In late June, Fetrah stated on Twitter that it does not condone harassment, but it has in several instances posted slurs for gay men to its main Twitter account, alongside its more general rhetoric casting queer people as primitive and a societal problem.
Fetrah supporters have tried to bypass the automated moderation of platforms like Twitter by altering the Arabic spelling of slurs. Some of these techniques were popularized among Arabic-speaking social media users during the conflict in Palestine in May 2020, when pro-Palestine posts were reported to have been censored by platforms like Facebook, and now have been adopted for Fetrah’s own agenda, according to Raya. “It’s created so much noise and space for … people to hate on the LGBTQ+ community,” she said.

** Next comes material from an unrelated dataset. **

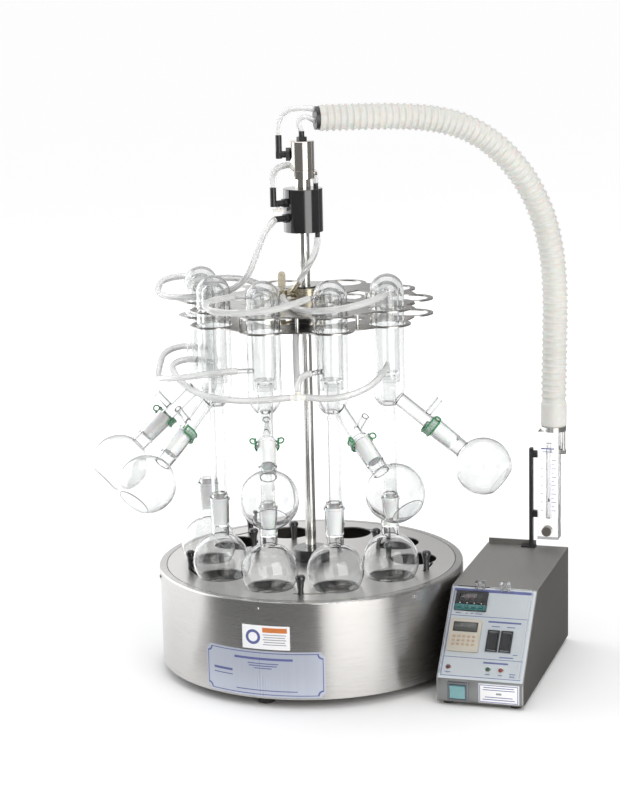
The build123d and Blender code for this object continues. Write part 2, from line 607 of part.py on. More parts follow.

Her organization has reached out to Twitter to argue that the Fetrah account and individual posts should be removed for violating the platform’s community guidelines around incitement of hate and hate speech, but has not received a response.
“Twitter’s failures here have real-world impacts,” said Alimardani, the Article 19 freedom of expression researcher, of the company’s decision not to remove the account. “Their human rights and policy teams would be remiss not to be giving this a closer look.”